Obtain two dimensional linear space on trapezoid shape 
This trapezoid is a rectangular region looked at from a perspective. Since I don't have a way to transform the rectangle by rotation/translation transformations, I thought I could just create a linear space from the known 4 corners coordinates.
By linear space, I mean create a number of values that range from 0 to 1 linearly. So, a unidimensional linear space from 0 to 1 in 100 steps would look like [0, 0.01, 0.02, 0.03 ... 1]. In this case, I'd like to do this but in two dimensions in the trapezoid. If this were a rectangle it would be trivial, I'm not sure there is a way to do this for a trapezoid. 
What is the "right" way to do this? 
Thanks in advance
 A: The “right” method depends on what it is that you’re ultimately trying to do. Two reasonable interpretations are that you want to map the unit square onto this trapezoid or that you’re going to make a uniform grid on the trapezoid by straight linear interpolation in both directions and then perhaps map that back to the unit square. 

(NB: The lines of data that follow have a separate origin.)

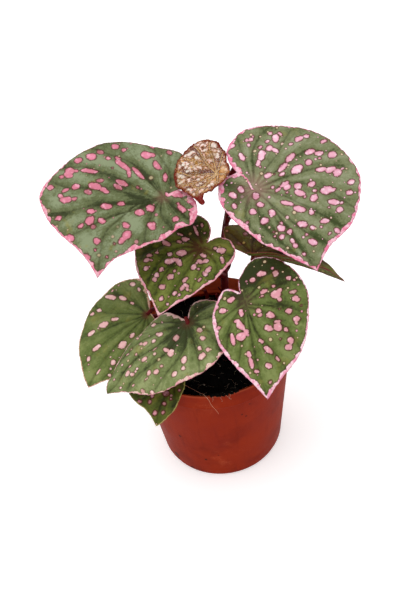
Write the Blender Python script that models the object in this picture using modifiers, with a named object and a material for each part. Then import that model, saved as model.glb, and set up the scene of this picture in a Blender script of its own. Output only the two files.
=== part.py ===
# Potted begonia: a plastic nursery pot filled with soil, an upright stem and nine spotted leaves on their
# petioles. The origin is the centre of the pot's base, +Z is up and the pot's front faces -Y.
# Sizes are in millimetres here and become metres where a mesh or a curve is made.

import math

import bmesh
import bpy
from mathutils import Matrix, Vector

MM = 0.001
GAP = 0.3
STEM_CLEARANCE = 0.6

# Pot
POT_HEIGHT = 110.0
MOUTH_RADIUS = 60.0
BASE_RADIUS = 46.3
WALL = 1.4
RIM_BAND_HEIGHT = 14.0
RIM_BAND_STEP = 1.2
LIP_ROUND = 0.5
BASE_ROUND = 1.6
DRAIN_HOLE_RADIUS = 4.0
DRAIN_HOLE_RING = 27.0
DRAIN_HOLE_COUNT = 6
ROUND_STEPS = 56

# Soil
SOIL_EDGE_HEIGHT = 95.0
SOIL_CROWN_HEIGHT = 97.0
SOIL_RING_RADII = (50.0, 40.0, 28.0, 14.0)
SOIL_UNEVEN = 0.7
HOLE_DEPTH = 14.0
HOLE_SIDES = 24
SOIL_EXITS = (91.0, 98.5, 102.0)

# Upright stem, rising from the back half of the soil: its axis, bottom to top
STEM_RADIUS = 3.3
STEM_TOP_RADIUS = 2.7
STEM_AXIS = ((15.5, 43, 84), (15.5, 43, 97), (15.7, 43.4, 109), (16.4, 45, 122), (17.4, 47, 134))

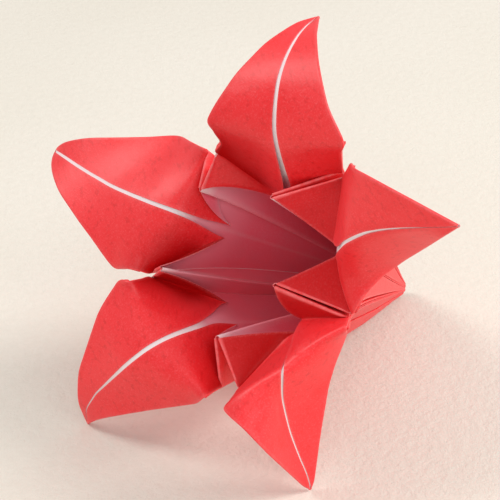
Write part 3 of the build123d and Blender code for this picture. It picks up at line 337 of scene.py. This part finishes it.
# ---- meshes ----------------------------------------------------------------
class Sheet:
    """Thin closed sheets of paper, collected into one mesh.  Slot 0 is the red
    side, slot 1 the white side and slot 2 the cut edge."""

    def __init__(self):
        self.v, self.f, self.mat, self.wear_and_painted_shade = [], [], [], []
        self.count = 0

    def add(self, points, faces, wear_and_painted_shade, thick, red_up=True, rim_mat=2):
        points = np.asarray(points, float)
        faces = np.asarray(faces, int)
        wear_and_painted_shade = np.asarray(wear_and_painted_shade, float)
        n = np.zeros_like(points)
        quads = points[faces]
        fn = np.cross(quads[:, 2] - quads[:, 0], quads[:, 3] - quads[:, 1])
        for c in range(4):
            np.add.at(n, faces[:, c], fn)
        n = unit(n)
        thick = np.broadcast_to(np.asarray(thick, float), (len(points),))[:, None]
        top, low = points + n * thick / 2, points - n * thick / 2
        base, size = self.count, len(points)
        self.v += [top, low]
        self.wear_and_painted_shade += [wear_and_painted_shade, wear_and_painted_shade]
        self.count += 2 * size
        self.f.append(faces + base)
        self.mat.append(np.full(len(faces), 0 if red_up else 1))
        self.f.append(faces[:, ::-1] + base + size)
        self.mat.append(np.full(len(faces), 1 if red_up else 0))
        edges = {}
        for q in faces.tolist():
            for c in range(4):
                a, b = q[c], q[(c + 1) % 4]
                if a != b:
                    edges[(a, b)] = edges.get((a, b), 0) + 1
        rim = [(b + base, a + base, a + base + size, b + base + size) for (a, b) in edges if (b, a) not in edges]
        if rim:
            self.f.append(np.array(rim))
            self.mat.append(np.full(len(rim), rim_mat))

    def loft(self, loops, wear_and_painted_shade, mats):
        """Closed loops of points along a length, joined into a tube; its ends are left open."""
        loops = np.asarray(loops, float)
        rows, cols = loops.shape[:2]
        base = self.count
        self.v.append(loops.reshape(-1, 3))
        self.wear_and_painted_shade.append(np.asarray(wear_and_painted_shade, float).reshape(-1, 4))
        self.count += rows * cols
        r, c = np.meshgrid(np.arange(rows - 1), np.arange(cols), indexing="ij")
        c2 = (c + 1) % cols
        q = np.stack([r * cols + c, r * cols + c2, (r + 1) * cols + c2, (r + 1) * cols + c], axis=-1).reshape(-1, 4)
        self.f.append(q + base)
        self.mat.append(np.tile(mats, rows - 1))
        return base, rows, cols

    def build(self, name, materials, angle=38.0):
        verts = np.concatenate(self.v) * 0.001
        wear_and_painted_shade = np.concatenate(self.wear_and_painted_shade)
        faces, mats = [], []
        for f, m in zip(self.f, self.mat):
            for q, k in zip(f.tolist(), m.tolist()):
                p = [q[0]]
                for x in q[1:]:
                    if x != p[-1]:
                        p.append(x)
                if p[0] == p[-1]:
                    p.pop()
                if len(p) >= 3 and len(set(p)) == len(p):
                    faces.append(p)
                    mats.append(k)
        me = bpy.data.meshes.new(name)
        me.from_pydata(verts.tolist(), [], faces)
        me.polygons.foreach_set("material_index", mats)
        att = me.color_attributes.new("wear_and_painted_shade", "FLOAT_COLOR", "POINT")
        att.data.foreach_set("color", wear_and_painted_shade.ravel())
        me.validate()
        me.update()
        me.shade_smooth()
        me.set_sharp_from_angle(angle=math.radians(angle))
        for m in materials:
            me.materials.append(m)
        ob = bpy.data.objects.new(name, me)
        bpy.context.scene.collection.objects.link(ob)
        return ob


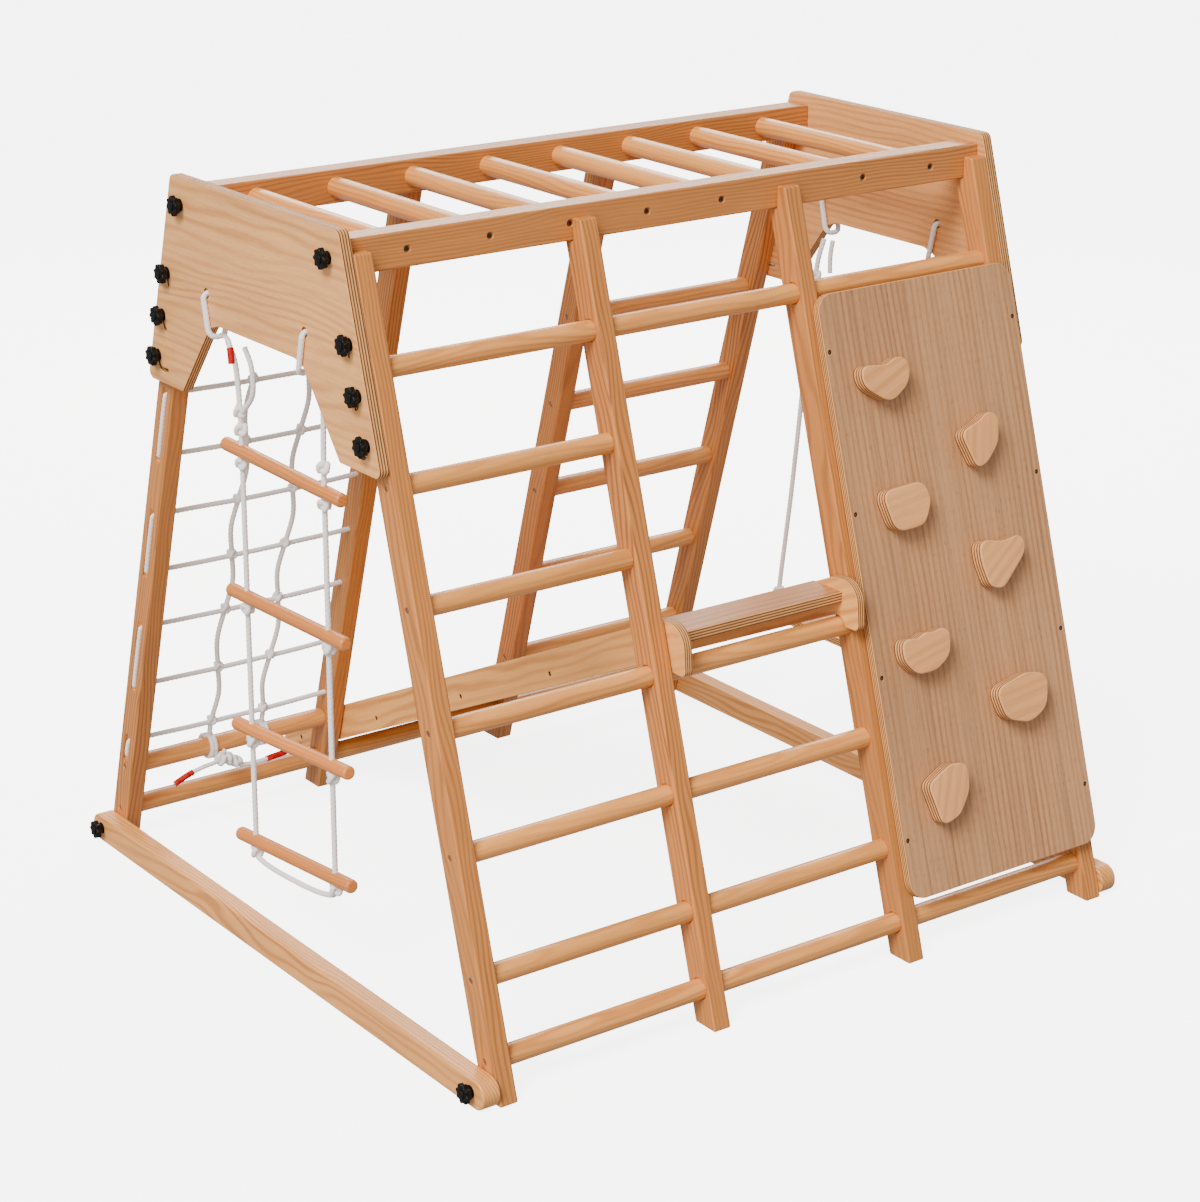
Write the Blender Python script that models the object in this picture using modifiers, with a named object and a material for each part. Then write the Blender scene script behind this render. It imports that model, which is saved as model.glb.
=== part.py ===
"""A wooden climbing frame with overhead bars, a slide, a climbing wall, a net, a rope ladder and a swing.

Metres. X runs along the overhead rails, Y from the climbing side (front) to the foot of the slide (rear),
and Z is up. The pieces are drawn around the middle of the leaning frames, and then everything is moved
along Y so that the origin is on the floor in the middle of the whole footprint.
"""

import math

import bmesh
import bpy
from mathutils import Matrix, Vector

# ---- Driving dimensions ----
GAP = 0.0003  # left between pieces that touch
WELD = 0.00002

STILE_SPAN = 1.16  # between the centres of the two end stiles
STILE_WIDTH = 0.031  # along X
STILE_DEPTH = 0.046  # square to the stile's length
STILE_TOP = 1.176
FOOT_Y = 0.5722  # a stile's centre line at the floor
LEAN = 0.2919  # how far a stile leans in for each metre of height

RAIL_Y, RAIL_Z = 0.2124, 1.1674
RAIL_WIDTH, RAIL_HEIGHT = 0.042, 0.054

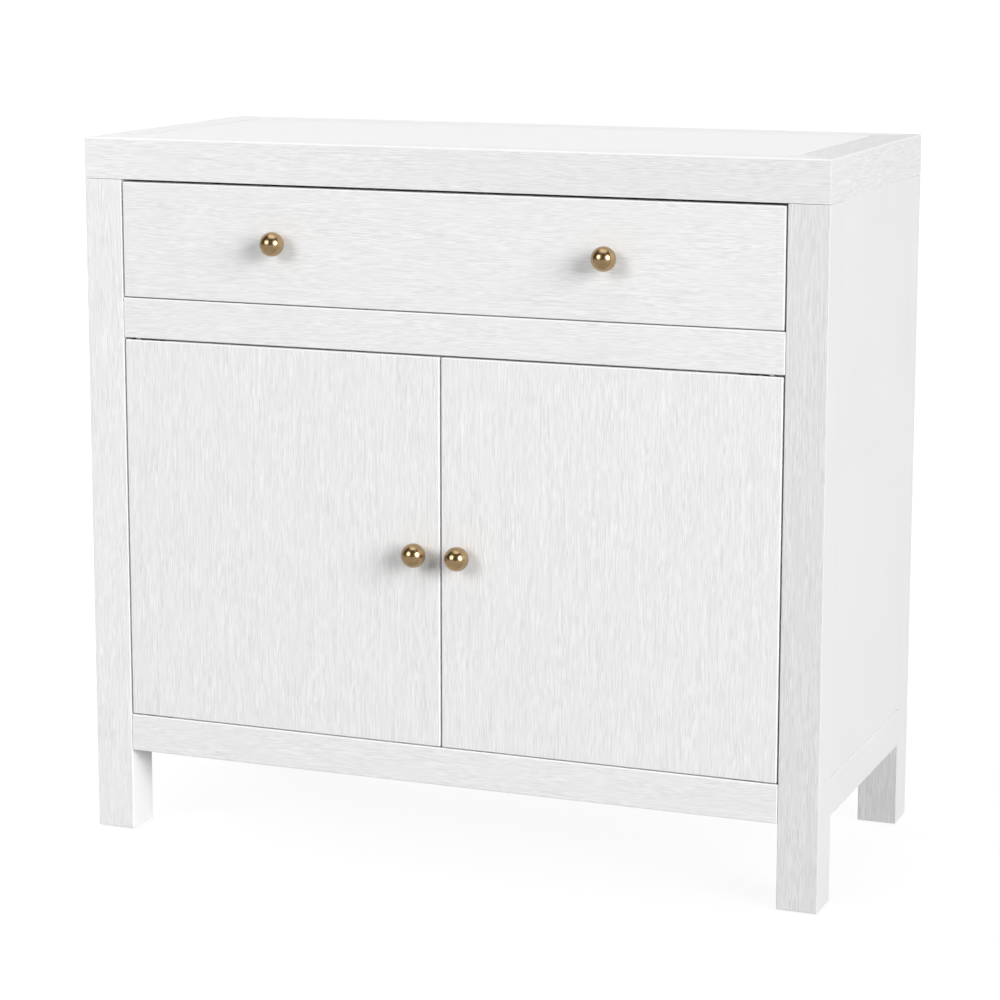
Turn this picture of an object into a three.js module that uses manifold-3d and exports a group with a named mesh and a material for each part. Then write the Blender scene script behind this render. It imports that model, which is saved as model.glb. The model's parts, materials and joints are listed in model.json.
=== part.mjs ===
// A painted wooden cabinet on four square legs: one wide drawer over two inset doors,
// all flush with the legs, ball knobs, and a thick framed top. Millimetres, +Z up.
// X runs along the width, the doors face -Y, and the origin is on the floor in the
// middle of the whole outline, knobs included.

import * as THREE from 'three';
import { mergeVertices } from 'three/addons/utils/BufferGeometryUtils.js';
import { RoundedBoxGeometry } from 'three/addons/geometries/RoundedBoxGeometry.js';
import Module from 'manifold-3d';

const wasm = await Module();
wasm.setup();

// ---- Driving dimensions ---------------------------------------------------------

const WIDTH = 864;
const DEPTH = 392;
const HEIGHT = 804;

const SLAB = 46;            // thickness of the framed top
const BORDER = 46;          // width of the border strips round the top panel
const TOP_PANEL = 18;       // thickness of the panel set into them
const LEG_X = 45;           // leg section along the width
const LEG_Y = 48;           // leg section along the depth
const SIDE_PANEL = 18;
const RAIL = 22;            // thickness of every rail
const FRONT_PANEL = 19;     // thickness of the drawer front and the doors
const BOARD = 18;           // cupboard floor
const BACK_PANEL = 6;
const BACK_INSET = 6;       // how far the back panel sits inside the back legs

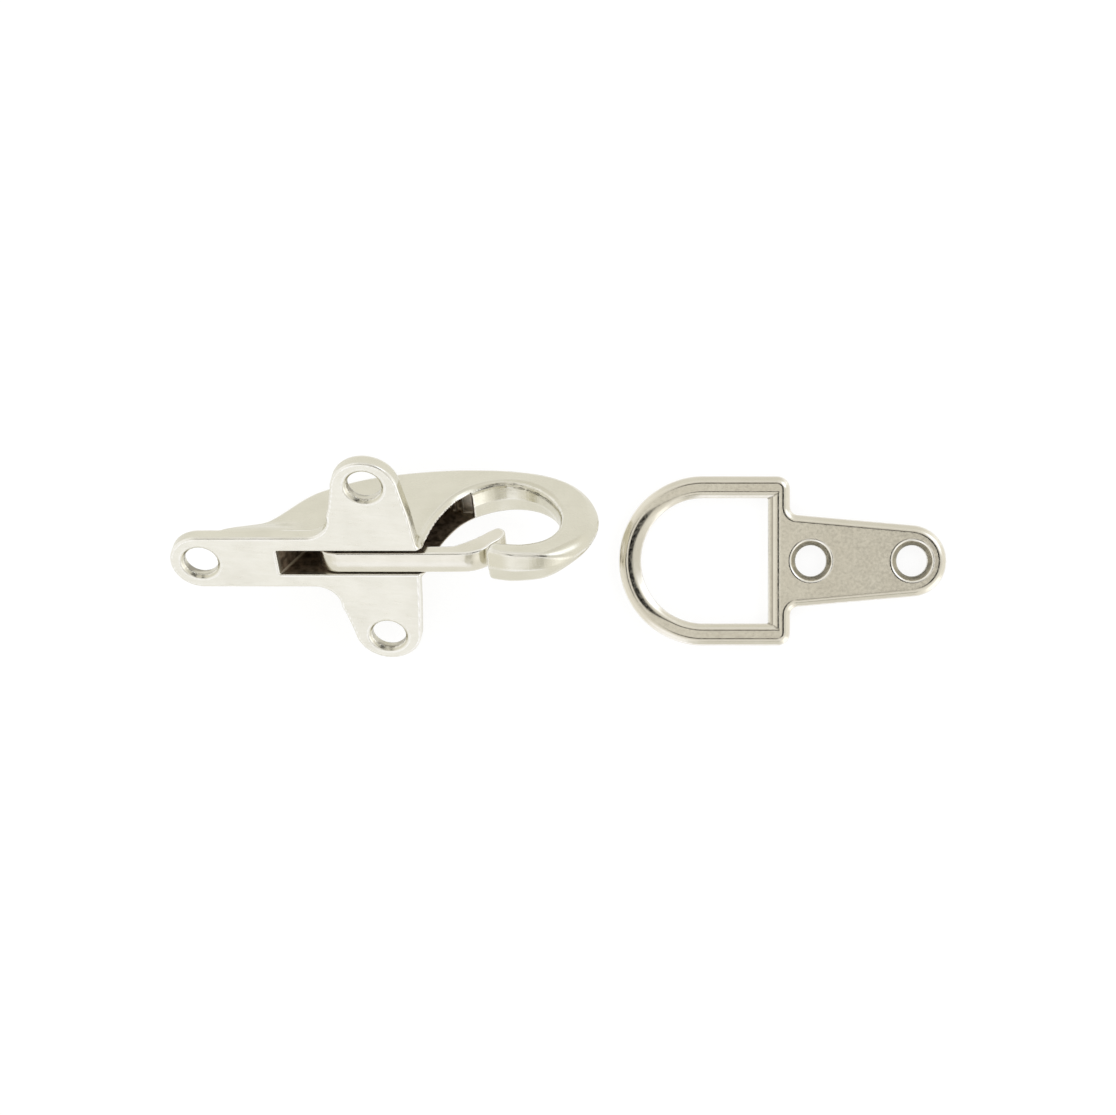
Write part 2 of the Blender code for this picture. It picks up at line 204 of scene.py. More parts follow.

The barycentric method that you’ve found in this answer is a good technique. Another approach is to compute the planar perspective transformation that maps between the unit square and trapezoid and use that to map points. That’s a commonly-available graphic library function, but if you’re doing it yourself you can find descriptions of the process with a web search, and briefly described in this answer.  
If the parallel sides of the trapezoid are parallel to the $x$-axis, this transformation matrix is fairly simple. Let the lower-left corner be at the origin, the bottom and top widths be $w_b$ and $w_t$, respectively, and the top left corner be at $(x_t,h)$. Then, if you work through the calculation in the second link, above, many of the terms vanish and you’re left with $$A=\pmatrix{w_b&{w_b\over w_t}x_t&0\\0&{w_b\over w_t}h&0\\0&{w_b-w_t\over w_t}&1}$$ for the matrix that maps the unit square onto the trapeziod, which translates into the mapping $$(x,y)\mapsto\left({w_b\over (1-y)w_t+yw_b}(w_tx+x_ty),{w_b\over(1-y)w_t+yw_b}hy\right).\tag{*}$$ This looks plausible: the denominator interpolates linearly between the top and bottom widths and depends only on $y$. The resulting $y$-coordinate doesn’t depend on $x$, either. For a fixed $y$, the $x$-coordinates in the trapezoid are offset proportionally to the transformed $y$-coordinate and are uniformly scaled by the width of the trapezoid at that height. You’ll end up with a grid that looks something like this:

Mapping to a trapezoid that has its lower-left corner at an arbitrary point $(x_b,y_b)$ is a matter of translating after performing the mapping of the previous paragraph, which in matrix terms amounts to filling in the last column of $A$ with those lower-left corner coordinates.  
Going in the other direction, you can define a “uniform” grid on the trapezoid via $$\begin{align}u &= \left(x-\frac{x_t}hy\right)/w_y\\v &= y/h\end{align}$$ where $w_y$ is the width of the trapezoid at height $y$, i.e., $w_y=(1-y)w_b+yw_t$. This is similar to the previous grid, but this one is also evenly spaced in the $y$ direction. If you then need to map this back to a unit square for some reason, compute $A^{-1}$, which isn’t too hard given $A$’s relatively simple structure. For an arbitrarily-located trapezoid, simply translate first, i.e., subtract the coordinates of the lower-left corner from $x$ and $y$ before computing $u$ and $v$.  
If the trapezoid isn’t aligned with a coordinate axis, then another way to tackle this is to translate and rotate so that it’s in “standard” position, as above, but I think computing the perspective transform matrix $A$ directly isn’t going to be any more work in that case.